Every line in the listing below from the one with "20, 9), STEEL);" through the one with "imported = [obj" is to be reproduced exactly, both ends included; leave out the rest.
>>>>
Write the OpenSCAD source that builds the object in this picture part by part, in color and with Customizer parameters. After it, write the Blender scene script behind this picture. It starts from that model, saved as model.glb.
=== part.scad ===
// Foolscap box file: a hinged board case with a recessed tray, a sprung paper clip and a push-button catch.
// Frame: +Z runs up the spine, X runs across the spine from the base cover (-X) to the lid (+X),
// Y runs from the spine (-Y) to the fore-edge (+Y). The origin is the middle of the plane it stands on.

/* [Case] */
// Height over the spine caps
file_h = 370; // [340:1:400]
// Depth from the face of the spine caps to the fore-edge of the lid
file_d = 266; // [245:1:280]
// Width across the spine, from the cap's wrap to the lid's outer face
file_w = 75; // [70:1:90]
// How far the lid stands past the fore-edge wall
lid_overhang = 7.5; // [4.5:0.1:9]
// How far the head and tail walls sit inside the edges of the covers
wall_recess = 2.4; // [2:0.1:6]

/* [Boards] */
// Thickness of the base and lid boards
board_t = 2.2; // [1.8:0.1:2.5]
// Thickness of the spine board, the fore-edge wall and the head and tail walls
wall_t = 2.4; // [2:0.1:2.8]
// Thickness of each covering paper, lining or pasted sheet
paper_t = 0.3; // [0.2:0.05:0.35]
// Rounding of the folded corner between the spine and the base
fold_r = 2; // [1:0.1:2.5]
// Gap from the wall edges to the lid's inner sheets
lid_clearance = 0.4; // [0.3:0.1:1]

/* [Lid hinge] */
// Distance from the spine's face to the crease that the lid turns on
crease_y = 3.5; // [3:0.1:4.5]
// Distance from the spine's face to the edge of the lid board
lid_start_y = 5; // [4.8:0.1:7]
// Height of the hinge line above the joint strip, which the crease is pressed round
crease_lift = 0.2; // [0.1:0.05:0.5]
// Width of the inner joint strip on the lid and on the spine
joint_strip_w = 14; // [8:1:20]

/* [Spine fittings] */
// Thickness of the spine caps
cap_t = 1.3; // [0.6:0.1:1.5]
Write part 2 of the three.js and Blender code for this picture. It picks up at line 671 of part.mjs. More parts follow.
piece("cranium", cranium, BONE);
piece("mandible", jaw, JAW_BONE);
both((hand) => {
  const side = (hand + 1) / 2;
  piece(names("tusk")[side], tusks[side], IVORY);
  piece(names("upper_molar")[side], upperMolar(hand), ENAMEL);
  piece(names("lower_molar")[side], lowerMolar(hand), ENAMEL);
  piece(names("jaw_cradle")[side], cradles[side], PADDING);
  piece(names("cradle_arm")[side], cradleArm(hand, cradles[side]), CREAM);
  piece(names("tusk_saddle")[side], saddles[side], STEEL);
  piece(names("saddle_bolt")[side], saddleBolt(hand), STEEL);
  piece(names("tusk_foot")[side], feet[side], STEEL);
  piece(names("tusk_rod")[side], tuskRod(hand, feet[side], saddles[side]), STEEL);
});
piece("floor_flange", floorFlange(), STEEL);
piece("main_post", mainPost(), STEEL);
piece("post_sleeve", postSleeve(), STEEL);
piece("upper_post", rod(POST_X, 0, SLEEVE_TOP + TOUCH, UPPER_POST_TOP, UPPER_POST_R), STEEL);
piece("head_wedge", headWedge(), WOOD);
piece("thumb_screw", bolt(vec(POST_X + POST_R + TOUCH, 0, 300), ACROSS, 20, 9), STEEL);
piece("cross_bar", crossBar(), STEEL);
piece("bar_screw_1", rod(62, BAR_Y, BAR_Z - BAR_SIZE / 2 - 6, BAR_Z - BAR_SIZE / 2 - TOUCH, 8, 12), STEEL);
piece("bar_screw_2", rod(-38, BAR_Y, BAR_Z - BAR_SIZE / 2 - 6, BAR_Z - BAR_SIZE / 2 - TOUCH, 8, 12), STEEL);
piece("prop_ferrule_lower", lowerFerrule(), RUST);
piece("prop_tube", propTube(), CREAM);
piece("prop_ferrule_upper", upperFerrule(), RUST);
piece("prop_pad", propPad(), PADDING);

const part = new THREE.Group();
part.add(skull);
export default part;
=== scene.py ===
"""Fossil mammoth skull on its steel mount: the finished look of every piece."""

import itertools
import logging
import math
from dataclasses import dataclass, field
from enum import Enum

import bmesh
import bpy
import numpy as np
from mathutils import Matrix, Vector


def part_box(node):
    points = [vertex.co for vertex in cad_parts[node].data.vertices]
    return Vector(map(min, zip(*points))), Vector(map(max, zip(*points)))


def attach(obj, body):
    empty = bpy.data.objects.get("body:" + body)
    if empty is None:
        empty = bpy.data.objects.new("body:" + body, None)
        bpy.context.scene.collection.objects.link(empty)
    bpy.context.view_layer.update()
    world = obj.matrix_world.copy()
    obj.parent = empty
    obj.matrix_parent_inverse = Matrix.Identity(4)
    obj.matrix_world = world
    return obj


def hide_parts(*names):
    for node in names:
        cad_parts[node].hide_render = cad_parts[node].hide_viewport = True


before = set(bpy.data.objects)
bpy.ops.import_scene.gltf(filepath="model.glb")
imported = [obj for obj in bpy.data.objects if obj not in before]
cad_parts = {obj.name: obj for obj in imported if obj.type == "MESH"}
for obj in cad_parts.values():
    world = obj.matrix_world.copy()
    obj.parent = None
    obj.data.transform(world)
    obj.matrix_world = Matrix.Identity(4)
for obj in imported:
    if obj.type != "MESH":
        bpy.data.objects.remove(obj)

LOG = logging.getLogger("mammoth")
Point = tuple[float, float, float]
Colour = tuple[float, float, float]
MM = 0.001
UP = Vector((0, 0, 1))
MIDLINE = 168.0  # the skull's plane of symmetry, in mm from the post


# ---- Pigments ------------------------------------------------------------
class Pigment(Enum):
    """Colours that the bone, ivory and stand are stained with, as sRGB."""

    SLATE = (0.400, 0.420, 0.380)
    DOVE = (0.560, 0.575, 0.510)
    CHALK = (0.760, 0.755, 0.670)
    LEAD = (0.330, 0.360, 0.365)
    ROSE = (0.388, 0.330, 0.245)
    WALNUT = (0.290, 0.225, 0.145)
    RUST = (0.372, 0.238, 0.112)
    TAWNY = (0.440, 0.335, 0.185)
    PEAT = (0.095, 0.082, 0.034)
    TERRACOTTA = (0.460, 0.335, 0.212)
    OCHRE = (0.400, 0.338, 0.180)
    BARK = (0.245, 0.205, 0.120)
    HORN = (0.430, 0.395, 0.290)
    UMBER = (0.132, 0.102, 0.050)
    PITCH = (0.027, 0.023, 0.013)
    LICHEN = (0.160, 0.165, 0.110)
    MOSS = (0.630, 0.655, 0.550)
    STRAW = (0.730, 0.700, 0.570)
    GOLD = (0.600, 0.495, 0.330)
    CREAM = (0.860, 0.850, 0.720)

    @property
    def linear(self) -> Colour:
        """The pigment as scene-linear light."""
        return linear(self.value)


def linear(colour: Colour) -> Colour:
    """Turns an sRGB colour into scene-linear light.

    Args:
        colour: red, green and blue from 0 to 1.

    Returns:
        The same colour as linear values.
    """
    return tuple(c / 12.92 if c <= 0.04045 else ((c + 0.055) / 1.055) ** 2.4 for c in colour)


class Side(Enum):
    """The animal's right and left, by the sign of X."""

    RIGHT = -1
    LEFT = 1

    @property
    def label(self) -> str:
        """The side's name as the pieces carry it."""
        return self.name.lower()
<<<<
* _Solution_
piece("thumb_screw", bolt(vec(POST_X + POST_R + TOUCH, 0, 300), ACROSS, 20, 9), STEEL);
piece("cross_bar", crossBar(), STEEL);
piece("bar_screw_1", rod(62, BAR_Y, BAR_Z - BAR_SIZE / 2 - 6, BAR_Z - BAR_SIZE / 2 - TOUCH, 8, 12), STEEL);
piece("bar_screw_2", rod(-38, BAR_Y, BAR_Z - BAR_SIZE / 2 - 6, BAR_Z - BAR_SIZE / 2 - TOUCH, 8, 12), STEEL);
piece("prop_ferrule_lower", lowerFerrule(), RUST);
piece("prop_tube", propTube(), CREAM);
piece("prop_ferrule_upper", upperFerrule(), RUST);
piece("prop_pad", propPad(), PADDING);

const part = new THREE.Group();
part.add(skull);
export default part;
=== scene.py ===
"""Fossil mammoth skull on its steel mount: the finished look of every piece."""

import itertools
import logging
import math
from dataclasses import dataclass, field
from enum import Enum

import bmesh
import bpy
import numpy as np
from mathutils import Matrix, Vector


def part_box(node):
    points = [vertex.co for vertex in cad_parts[node].data.vertices]
    return Vector(map(min, zip(*points))), Vector(map(max, zip(*points)))


def attach(obj, body):
    empty = bpy.data.objects.get("body:" + body)
    if empty is None:
        empty = bpy.data.objects.new("body:" + body, None)
        bpy.context.scene.collection.objects.link(empty)
    bpy.context.view_layer.update()
    world = obj.matrix_world.copy()
    obj.parent = empty
    obj.matrix_parent_inverse = Matrix.Identity(4)
    obj.matrix_world = world
    return obj


def hide_parts(*names):
    for node in names:
        cad_parts[node].hide_render = cad_parts[node].hide_viewport = True


before = set(bpy.data.objects)
bpy.ops.import_scene.gltf(filepath="model.glb")
imported = [obj for obj in bpy.data.objects if obj not in before]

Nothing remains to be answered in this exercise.